The Labor Department’s fiduciary rule survived another legal challenge on Dec. 15, when a federal appeals court in Washington refused to block the rule from being enforced ( Nat’l Ass’n for Fixed Annuities v. U.S. Dep’t of Labor , D.C. Cir., No. 16-5345, per curiam order 12/15/16 ).

In a one-paragraph order, three judges on the U.S. Court of Appeals for the D.C. Circuit denied an emergency injunction request brought by the National Association for Fixed Annuities. The industry group’s challenge to the rule was twicerejected by a district judge, as was a similar lawsuit by a Kansas insurance company. Other lawsuits attacking the rule are pending in Texas and Minnesota, with the next ruling expected to come from a Texas-based judge appointed by former President Bill Clinton.

Uncertain Future

Despite its winning track record in court, the fiduciary rule—which is aimed at reducing the allegedly conflicted investment advice given to retirement savers—faces an uncertain future in the Trump administration.
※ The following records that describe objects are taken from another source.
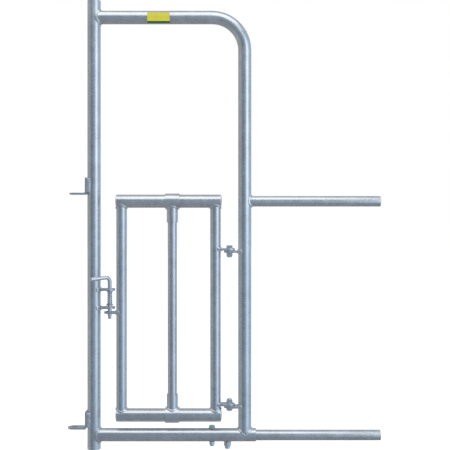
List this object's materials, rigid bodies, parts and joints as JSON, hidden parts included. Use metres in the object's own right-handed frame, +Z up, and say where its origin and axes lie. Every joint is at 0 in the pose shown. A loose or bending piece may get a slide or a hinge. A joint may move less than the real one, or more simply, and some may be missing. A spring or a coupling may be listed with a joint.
{
  "type": "livestock panel gate",
  "caption": "Galvanised walk-through frame with a low hinged creep gate, sliding centre bar, spring latch, coupling lugs and side arms for joining livestock panels.",
  "frame": {"origin": "foot of the latch post, on the post's axis at ground level", "axes": "+X from the latch post towards the side arms, -Y towards the side the latch handle is on, +Z up"},
  "size_m": [1.429, 0.117, 2.05],
  "materials": {
    "galvanised_tube": "hot-dip galvanised, satin with fine spangle",
    "galvanised_plate": "hot-dip galvanised flat bar, dull satin",
    "zinc_fastener": "zinc plated fastener",
    "spring_steel": "zinc plated spring wire",
    "label_film": "glossy printed film, plain"
  },
  "bodies": {
    "frame": {"left_post": "galvanised_tube", "header_hinge_post": "galvanised_tube", "bottom_rail": "galvanised_tube", "upper_side_arm": "galvanised_tube", "upper_coupling_lug": "galvanised_plate", "lower_coupling_lug": "galvanised_plate", "upper_post_hinge_ear": "galvanised_plate", "lower_post_hinge_ear": "galvanised_plate", "upper_latch_guide": "galvanised_plate", "lower_latch_guide": "galvanised_plate", "arm_clamp_boss": "zinc_fastener", "arm_clamp_screw": "zinc_fastener", "arm_stop_bolt": "zinc_fastener", "arm_stop_nut": "zinc_fastener", "arm_stop_washer": "zinc_fastener", "hinge_bolts": "zinc_fastener", "hinge_nuts": "zinc_fastener", "hinge_washers": "zinc_fastener", "header_label": "label_film", "latch_spring": "spring_steel", "upper_spring_washer": "zinc_fastener"},
    "gate": {"gate_top_rail": "galvanised_tube", "gate_bottom_rail": "galvanised_tube", "gate_rail_end_caps": "galvanised_plate", "latch_stile": "galvanised_tube", "hinge_stile": "galvanised_tube", "upper_gate_hinge_ear": "galvanised_plate", "lower_gate_hinge_ear": "galvanised_plate", "latch_keeper": "galvanised_plate"},
    "creep_slider": {"upper_slide_sleeve": "galvanised_tube", "lower_slide_sleeve": "galvanised_tube", "upper_bar_socket": "galvanised_tube", "lower_bar_socket": "galvanised_tube", "creep_bar": "galvanised_tube", "creep_clamp_nuts": "zinc_fastener", "creep_clamp_screws": "zinc_fastener"},
    "latch_carrier": {"lower_spring_washer": "zinc_fastener"},
    "latch_rod": {"latch_rod": "galvanised_plate", "latch_cross_pin": "zinc_fastener"},
    "lower_arm": {"lower_side_arm": "galvanised_tube"}
  },
  "joints": [
    {"name": "gate_swing", "type": "hinge", "parent": "frame", "child": "gate", "pos_m": [0.62, 0, 0.5525], "axis": [0, 0, 1], "range_deg": [-110, 110]},
    {"name": "creep_slide", "type": "slide", "parent": "gate", "child": "creep_slider", "axis": [1, 0, 0], "range_m": [-0.165, 0.13]},
    {"name": "latch_lift", "type": "slide", "parent": "frame", "child": "latch_carrier", "axis": [0, 0, 1], "range_m": [0, 0.036], "stiffness_N_per_m": 350, "springref_m": -0.04, "deforming": ["latch_spring"]},
    {"name": "latch_turn", "type": "hinge", "parent": "latch_carrier", "child": "latch_rod", "pos_m": [0.0714, 0, 0.654], "axis": [0, 0, 1], "range_deg": [0, 60]},
    {"name": "arm_slide", "type": "slide", "parent": "frame", "child": "lower_arm", "axis": [1, 0, 0], "range_m": [0, 0.04]}
  ]
}
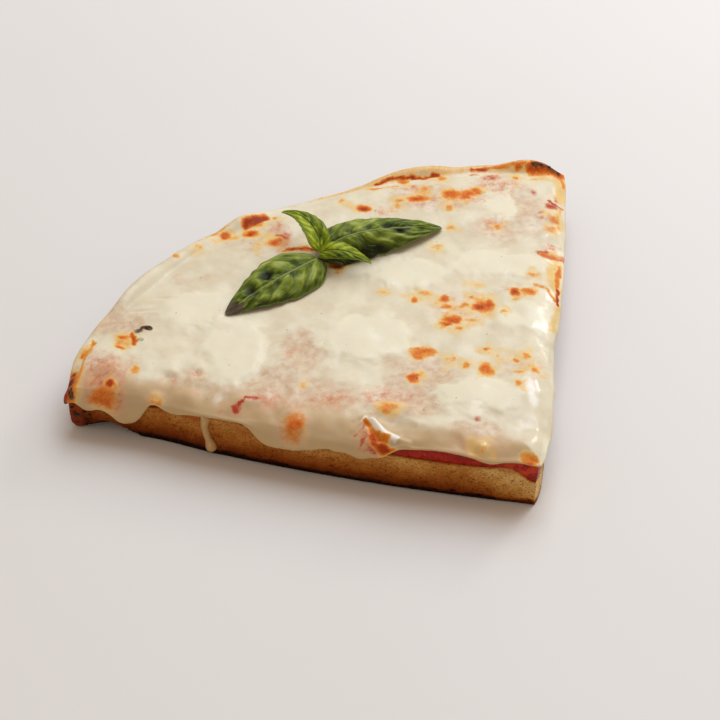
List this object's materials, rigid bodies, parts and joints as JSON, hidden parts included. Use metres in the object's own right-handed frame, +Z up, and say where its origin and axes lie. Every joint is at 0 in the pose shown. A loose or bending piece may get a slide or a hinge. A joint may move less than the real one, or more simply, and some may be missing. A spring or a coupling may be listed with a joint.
{
  "type": "cheese pizza slice",
  "caption": "Wedge of thick pan pizza with dough, tomato sauce and melted cheese in layers, drips over the cuts and a basil sprig on top.",
  "frame": {"origin": "centre of the bounding box at the underside, where the slice rests", "axes": "+Z up, +Y from the slice's tip to its crust along the bisector, +X to the right when seen from the tip"},
  "size_m": [0.2487, 0.1875, 0.0397],
  "materials": {
    "crumb": "baked open crumb, browned at the heel",
    "tomato_sauce": "wet pulpy sauce",
    "melted_cheese": "smooth and slightly oily, with toasted spots",
    "basil_green": "veined leaf with a soft sheen"
  },
  "bodies": {
    "root": {"dough": "crumb", "sauce": "tomato_sauce", "cheese": "melted_cheese", "basil_leaf_left": "basil_green", "basil_leaf_right": "basil_green", "basil_leaf_back": "basil_green", "basil_leaf_front": "basil_green", "basil_stem": "basil_green"}
  },
  "joints": []
}
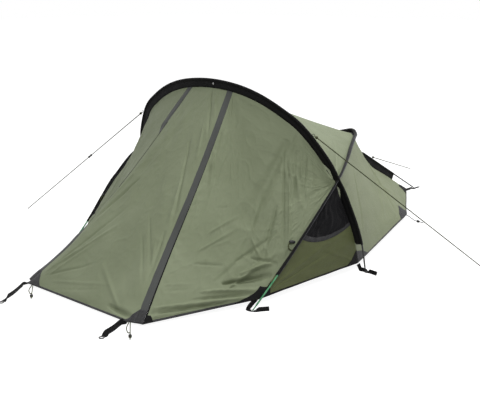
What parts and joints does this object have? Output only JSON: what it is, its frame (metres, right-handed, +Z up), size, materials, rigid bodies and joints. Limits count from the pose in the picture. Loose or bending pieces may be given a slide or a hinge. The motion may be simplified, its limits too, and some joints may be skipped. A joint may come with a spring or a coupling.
{
  "type": "two-person tent",
  "caption": "Low hooped tent with a tapering tail, a closed flysheet with zipped door flaps, mesh vents, peg straps and guylines, over an inner tent.",
  "frame": {"origin": "centre of the tent's footprint, without its free cords, on the ground", "axes": "+X towards the tail pole, -Y the near side of the picture, +Z up"},
  "size_m": [4.0858, 2.9969, 1.0095],
  "materials": {
    "canopy": "matte coated nylon",
    "canopy_rear": "matte coated nylon",
    "side_cloth": "matte coated nylon",
    "mesh_cloth": "open mesh",
    "strip_cloth": "matte",
    "black_tape": "woven webbing",
    "grey_tape": "woven tape",
    "pole_black": "anodised",
    "pole_green": "anodised",
    "ring_metal": "polished",
    "black_plastic": "moulded",
    "guyline": "braided cord",
    "inner_cloth": "breathable nylon",
    "floor_cloth": "coated nylon"
  },
  "bodies": {
    "tent": {"door_quarter_far": "canopy", "door_quarter_near": "canopy", "front_cord_far": "black_tape", "front_cord_near": "black_tape", "front_panel": "canopy", "front_ring_far": "ring_metal", "front_ring_near": "ring_metal", "front_strap_far": "black_tape", "front_strap_near": "black_tape", "groundsheet": "floor_cloth", "guyline_far": "guyline", "guyline_far_ring": "black_tape", "guyline_near": "guyline", "guyline_near_ring": "black_tape", "guyline_tail": "guyline", "guyline_tail_ring": "black_tape", "hanger_front": "grey_tape", "hanger_rear": "grey_tape", "inner_tent": "inner_cloth", "main_fin_far": "black_tape", "main_fin_near": "black_tape", "main_foot_ring_far": "ring_metal", "main_foot_ring_near": "ring_metal", "main_foot_strap_far": "black_tape", "main_foot_strap_near": "black_tape", "main_hoop_pole": "pole_black", "main_sleeve": "black_tape", "rear_fin_far": "grey_tape", "rear_fin_near": "grey_tape", "rear_flank_far": "canopy_rear", "rear_flank_near": "canopy_rear", "rear_foot_strap_far": "black_tape", "rear_foot_strap_near": "black_tape", "rear_hoop_pole": "pole_green", "rear_sleeve": "grey_tape", "roof_panel_far": "canopy", "roof_panel_near": "canopy", "side_cord_far": "black_tape", "side_cord_near": "black_tape", "side_skirt_far": "side_cloth", "side_skirt_near": "side_cloth", "tail_fin": "black_tape", "tail_panel_far": "canopy_rear", "tail_panel_near": "canopy_rear", "tail_pole": "pole_black", "tail_strap": "black_tape", "vent_panel_far": "mesh_cloth", "vent_panel_near": "mesh_cloth", "zip_strip_far": "strip_cloth", "zip_strip_near": "strip_cloth"},
    "door_near": {"door_flap_near": "canopy"},
    "door_far": {"door_flap_far": "canopy"},
    "slider_near": {"zip_slider_near": "black_plastic"},
    "slider_far": {"zip_slider_far": "black_plastic"},
    "runner": {"line_runner": "black_plastic"},
    "lock_front_near": {"front_cord_near_lock": "black_plastic"},
    "lock_front_far": {"front_cord_far_lock": "black_plastic"},
    "lock_side_near": {"side_cord_near_lock": "black_plastic"},
    "lock_side_far": {"side_cord_far_lock": "black_plastic"}
  },
  "joints": [
    {"name": "door_near_fold", "type": "hinge", "parent": "tent", "child": "door_near", "pos_m": [-1.02359, -0.68019, 0.03671], "axis": [0.4038, 0.4493, 0.7969], "range_deg": [0, 120]},
    {"name": "door_far_fold", "type": "hinge", "parent": "tent", "child": "door_far", "pos_m": [-1.02177, 0.67643, 0.03674], "axis": [-0.4031, 0.447, -0.7986], "range_deg": [0, 120]},
    {"name": "zip_near_slide", "type": "slide", "parent": "tent", "child": "slider_near", "axis": [0.6931, 0.2226, 0.6856], "range_m": [0, 1.27]},
    {"name": "zip_far_slide", "type": "slide", "parent": "tent", "child": "slider_far", "axis": [0.6927, -0.191, 0.6954], "range_m": [0, 1.25]},
    {"name": "runner_slide", "type": "slide", "parent": "tent", "child": "runner", "axis": [-0.1165, 0.8076, -0.5781], "range_m": [-0.35, 0.35]},
    {"name": "lock_front_near_slide", "type": "slide", "parent": "tent", "child": "lock_front_near", "axis": [-0.6583, -0.7528, 0], "range_m": [-0.02, 0.02]},
    {"name": "lock_front_far_slide", "type": "slide", "parent": "tent", "child": "lock_front_far", "axis": [-0.604, -0.797, 0], "range_m": [-0.02, 0.02]},
    {"name": "lock_side_near_slide", "type": "slide", "parent": "tent", "child": "lock_side_near", "axis": [-0.2169, -0.9762, 0], "range_m": [-0.02, 0.02]},
    {"name": "lock_side_far_slide", "type": "slide", "parent": "tent", "child": "lock_side_far", "axis": [-0.2169, 0.9762, 0], "range_m": [-0.02, 0.02]}
  ]
}
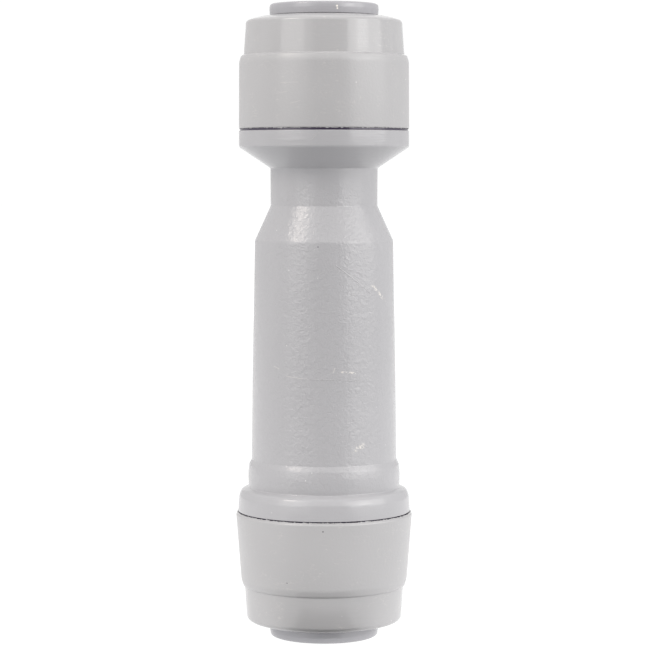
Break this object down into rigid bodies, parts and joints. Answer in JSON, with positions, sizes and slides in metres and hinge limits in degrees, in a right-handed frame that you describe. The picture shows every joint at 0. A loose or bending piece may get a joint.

Neither Donald Trump nor his pick for labor secretary, fast-food CEO Andrew Puzder, has commented publicly on the rule, but Trump adviser Anthony Scaramucci has promised that the rule is destined for repeal.

The D.C. Circuit’s order was joined by Judges Karen L. Henderson, David S. Tatel and Sri Srinivasan. The judges didn’t offer a written explanation for the decision, other than to say that NAFA “has not satisfied the stringent requirements for an injunction pending appeal.”

NAFA is represented by Bryan Cave LLP.